§ **What is expected**
Reproduce the complete listing without any deviation.

####################

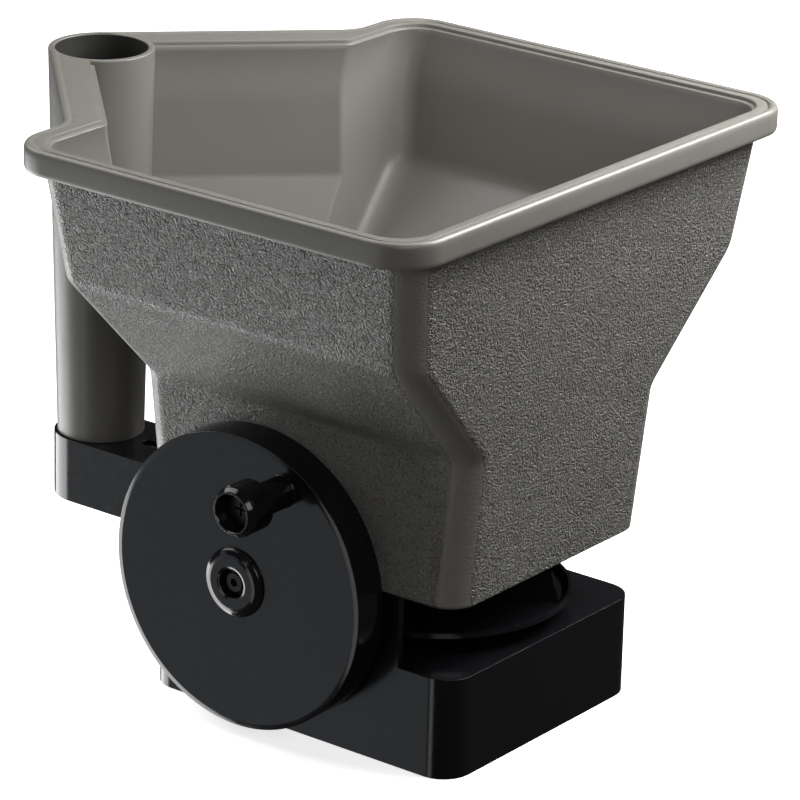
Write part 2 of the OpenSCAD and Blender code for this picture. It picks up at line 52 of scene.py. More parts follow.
# ---------- driving sizes, in millimetres ----------

hopper_lo, hopper_hi = (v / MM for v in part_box("hopper"))
RIM_Z = hopper_hi.z
RIM_W = hopper_hi.x
RIM_FRONT = -hopper_lo.y
RIM_BACK = 86.0
ROOF_Z = hopper_lo.z
RIM_CORNER_R = 18
MOUTH_W, MOUTH_FRONT, MOUTH_BACK = 105.6, 81.8, 79.0
MOUTH_CORNER_R = 13
LIP_Z = RIM_Z - 9.2

# The handle flange: where |x| + y is constant along its slanting edges, outside and inside.
DIAG, DIAG_IN = 167.0, 147.4
FLANGE_Y, FLANGE_Y_IN = 154.0, 135.0
FLANGE_TIP_R, FLANGE_ROOT_R = 5, 14
FLANGE_TIP_R_IN, FLANGE_ROOT_R_IN = 3, 5

TUBE_TOP_R = 19.5
TUBE_FOOT_R = 16.3
TUBE_WALL = 2.4
TUBE_FLOOR = 8
TUBE_Y = hopper_hi.y - TUBE_TOP_R

# The hopper's body: half widths at its foot, above its shoulders and under the lip.
WALL = 2.2
LOW_W, SHOULDER_W, TOP_W = 56.8, 96.5, 103.0
SHOULDER_LOW_Z, SHOULDER_TOP_Z = 119.5, 162.5
CREASE = 3.6
BODY_FRONT, BODY_BACK, BODY_DRAFT = 69.3, 67.6, 0.1
BODY_CORNER_R = 11.5

# The pocket towards the handle: half width and reach at its foot, at the shoulders' top and at the rim.
POCKET_FOOT_W, POCKET_SHOULDER_W, POCKET_RIM_W = 35.2, 63.7, 68.0
POCKET_SHOULDER_REACH, POCKET_RIM_REACH = 51.2, 55.0
POCKET_CORNER_R = 3.0

# Points to an arc of an outline.
CORNER_N = 14


# ---------- outlines ----------


def arc_corner(before, at, after, radius, n=CORNER_N):
    """Points of the arc that rounds the corner between the points before and after it."""
    u = (before - at).normalized()
    v = (after - at).normalized()
    half = math.acos(max(-1.0, min(1.0, u.dot(v)))) / 2
    if half > math.radians(89.9):
        return [at.copy() for _ in range(n + 1)]
    centre = at + (u + v).normalized() * radius / math.sin(half)
    start = at + u * radius / math.tan(half) - centre
    end = at + v * radius / math.tan(half) - centre
    turn = math.atan2(start.x * end.y - start.y * end.x, start.dot(end))
    return [centre + Matrix.Rotation(turn * i / n, 2) @ start for i in range(n + 1)]


def rounded(points, radii, n=CORNER_N):
    """A closed outline whose corners are rounded, each by its own radius."""
    pts = [Vector(p) for p in points]
    out = []
    for i, p in enumerate(pts):
        out += arc_corner(pts[i - 1], p, pts[(i + 1) % len(pts)], radii[i], n)
    return out


def eight_corners(w, front, back, root, tip_x, tip_y, radii):
    """Outline with a bump on its back edge: the handle's flange, or the pocket below it."""
    front_edge = [(-w, -front), (w, -front)]
    back_edge = [(w, back), (root, back), (tip_x, tip_y), (-tip_x, tip_y), (-root, back), (-w, back)]
    return rounded(front_edge + back_edge, radii)


def rim_outline(d):
    """Outside of the rim and the handle flange, d inside their edge."""
    b, y, s = RIM_BACK - d, FLANGE_Y - d, DIAG - d * math.sqrt(2)
    r, tip, root = max(1.0, RIM_CORNER_R - d), max(1.0, FLANGE_TIP_R - d), FLANGE_ROOT_R + d
    return eight_corners(RIM_W - d, RIM_FRONT - d, b, s - b, s - y, y, [r, r, r, root, tip, tip, root, r])


def mouth_outline(d):
    """Inner edge of the rim, d further in."""
    w, f, b = MOUTH_W - d, MOUTH_FRONT - d, MOUTH_BACK - d
    s, y = DIAG_IN - d * math.sqrt(2), FLANGE_Y_IN - d
    r, tip, root = MOUTH_CORNER_R - d, FLANGE_TIP_R_IN, FLANGE_ROOT_R_IN + d
    return eight_corners(w, f, b, s - b, s - y, y, [r, r, r, root, tip, tip, root, r])


def mix(z, z0, z1, v0, v1):
    """The value at z on the line from v0 at z0 to v1 at z1."""
    return v0 + (v1 - v0) * (z - z0) / (z1 - z0)


def half_width_sharp(z):
    """Half width of the hopper at height z: narrow foot, slanting shoulders, wide top."""
    if z < SHOULDER_LOW_Z:
        return mix(z, ROOF_Z, SHOULDER_LOW_Z, LOW_W - 1, LOW_W)
    if z < SHOULDER_TOP_Z:
        return mix(z, SHOULDER_LOW_Z, SHOULDER_TOP_Z, LOW_W, SHOULDER_W)
    return mix(z, SHOULDER_TOP_Z, LIP_Z, SHOULDER_W, TOP_W)


def half_width(z):
    """Half width of the hopper, averaged over the height of a crease so that creases are round."""
    steps = [i / 10 - 1 for i in range(21)]
    weights = [1 - abs(s) * 0.999 for s in steps]
    return sum(k * half_width_sharp(z + s * CREASE) for s, k in zip(steps, weights)) / sum(weights)


def smooth_step(x):
    x = max(0.0, min(1.0, x))
    return x * x * (3 - 2 * x)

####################

§ **Exercise output**
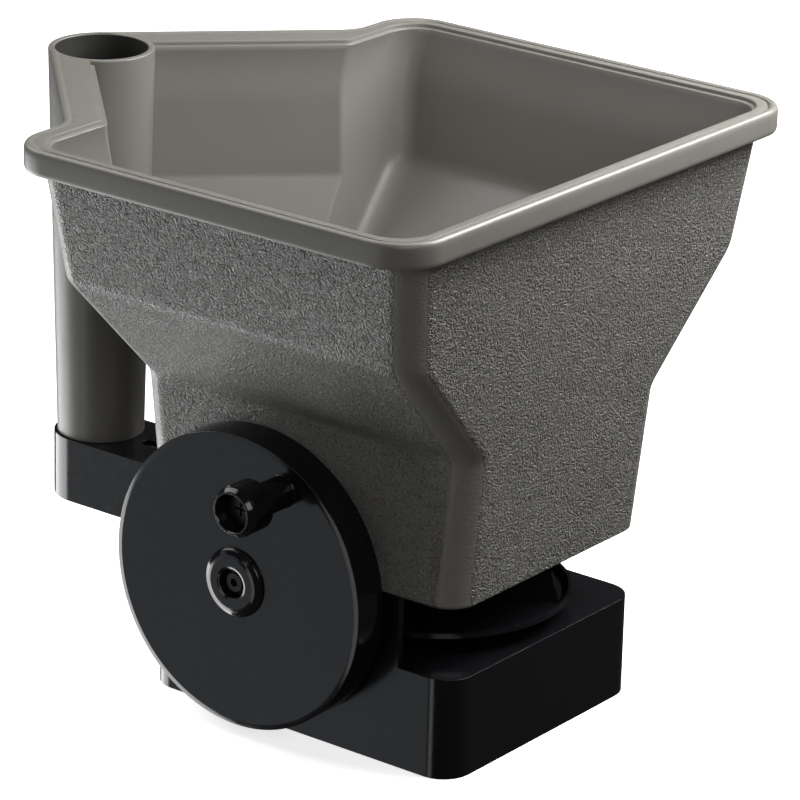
Write part 2 of the OpenSCAD and Blender code for this picture. It picks up at line 52 of scene.py. More parts follow.
# ---------- driving sizes, in millimetres ----------

hopper_lo, hopper_hi = (v / MM for v in part_box("hopper"))
RIM_Z = hopper_hi.z
RIM_W = hopper_hi.x
RIM_FRONT = -hopper_lo.y
RIM_BACK = 86.0
ROOF_Z = hopper_lo.z
RIM_CORNER_R = 18
MOUTH_W, MOUTH_FRONT, MOUTH_BACK = 105.6, 81.8, 79.0
MOUTH_CORNER_R = 13
LIP_Z = RIM_Z - 9.2

# The handle flange: where |x| + y is constant along its slanting edges, outside and inside.
DIAG, DIAG_IN = 167.0, 147.4
FLANGE_Y, FLANGE_Y_IN = 154.0, 135.0
FLANGE_TIP_R, FLANGE_ROOT_R = 5, 14
FLANGE_TIP_R_IN, FLANGE_ROOT_R_IN = 3, 5

TUBE_TOP_R = 19.5
TUBE_FOOT_R = 16.3
TUBE_WALL = 2.4
TUBE_FLOOR = 8
TUBE_Y = hopper_hi.y - TUBE_TOP_R

# The hopper's body: half widths at its foot, above its shoulders and under the lip.
WALL = 2.2
LOW_W, SHOULDER_W, TOP_W = 56.8, 96.5, 103.0
SHOULDER_LOW_Z, SHOULDER_TOP_Z = 119.5, 162.5
CREASE = 3.6
BODY_FRONT, BODY_BACK, BODY_DRAFT = 69.3, 67.6, 0.1
BODY_CORNER_R = 11.5

# The pocket towards the handle: half width and reach at its foot, at the shoulders' top and at the rim.
POCKET_FOOT_W, POCKET_SHOULDER_W, POCKET_RIM_W = 35.2, 63.7, 68.0
POCKET_SHOULDER_REACH, POCKET_RIM_REACH = 51.2, 55.0
POCKET_CORNER_R = 3.0

# Points to an arc of an outline.
CORNER_N = 14


# ---------- outlines ----------


def arc_corner(before, at, after, radius, n=CORNER_N):
    """Points of the arc that rounds the corner between the points before and after it."""
    u = (before - at).normalized()
    v = (after - at).normalized()
    half = math.acos(max(-1.0, min(1.0, u.dot(v)))) / 2
    if half > math.radians(89.9):
        return [at.copy() for _ in range(n + 1)]
    centre = at + (u + v).normalized() * radius / math.sin(half)
    start = at + u * radius / math.tan(half) - centre
    end = at + v * radius / math.tan(half) - centre
    turn = math.atan2(start.x * end.y - start.y * end.x, start.dot(end))
    return [centre + Matrix.Rotation(turn * i / n, 2) @ start for i in range(n + 1)]


def rounded(points, radii, n=CORNER_N):
    """A closed outline whose corners are rounded, each by its own radius."""
    pts = [Vector(p) for p in points]
    out = []
    for i, p in enumerate(pts):
        out += arc_corner(pts[i - 1], p, pts[(i + 1) % len(pts)], radii[i], n)
    return out


def eight_corners(w, front, back, root, tip_x, tip_y, radii):
    """Outline with a bump on its back edge: the handle's flange, or the pocket below it."""
    front_edge = [(-w, -front), (w, -front)]
    back_edge = [(w, back), (root, back), (tip_x, tip_y), (-tip_x, tip_y), (-root, back), (-w, back)]
    return rounded(front_edge + back_edge, radii)


def rim_outline(d):
    """Outside of the rim and the handle flange, d inside their edge."""
    b, y, s = RIM_BACK - d, FLANGE_Y - d, DIAG - d * math.sqrt(2)
    r, tip, root = max(1.0, RIM_CORNER_R - d), max(1.0, FLANGE_TIP_R - d), FLANGE_ROOT_R + d
    return eight_corners(RIM_W - d, RIM_FRONT - d, b, s - b, s - y, y, [r, r, r, root, tip, tip, root, r])


def mouth_outline(d):
    """Inner edge of the rim, d further in."""
    w, f, b = MOUTH_W - d, MOUTH_FRONT - d, MOUTH_BACK - d
    s, y = DIAG_IN - d * math.sqrt(2), FLANGE_Y_IN - d
    r, tip, root = MOUTH_CORNER_R - d, FLANGE_TIP_R_IN, FLANGE_ROOT_R_IN + d
    return eight_corners(w, f, b, s - b, s - y, y, [r, r, r, root, tip, tip, root, r])


def mix(z, z0, z1, v0, v1):
    """The value at z on the line from v0 at z0 to v1 at z1."""
    return v0 + (v1 - v0) * (z - z0) / (z1 - z0)


def half_width_sharp(z):
    """Half width of the hopper at height z: narrow foot, slanting shoulders, wide top."""
    if z < SHOULDER_LOW_Z:
        return mix(z, ROOF_Z, SHOULDER_LOW_Z, LOW_W - 1, LOW_W)
    if z < SHOULDER_TOP_Z:
        return mix(z, SHOULDER_LOW_Z, SHOULDER_TOP_Z, LOW_W, SHOULDER_W)
    return mix(z, SHOULDER_TOP_Z, LIP_Z, SHOULDER_W, TOP_W)


def half_width(z):
    """Half width of the hopper, averaged over the height of a crease so that creases are round."""
    steps = [i / 10 - 1 for i in range(21)]
    weights = [1 - abs(s) * 0.999 for s in steps]
    return sum(k * half_width_sharp(z + s * CREASE) for s, k in zip(steps, weights)) / sum(weights)


def smooth_step(x):
    x = max(0.0, min(1.0, x))
    return x * x * (3 - 2 * x)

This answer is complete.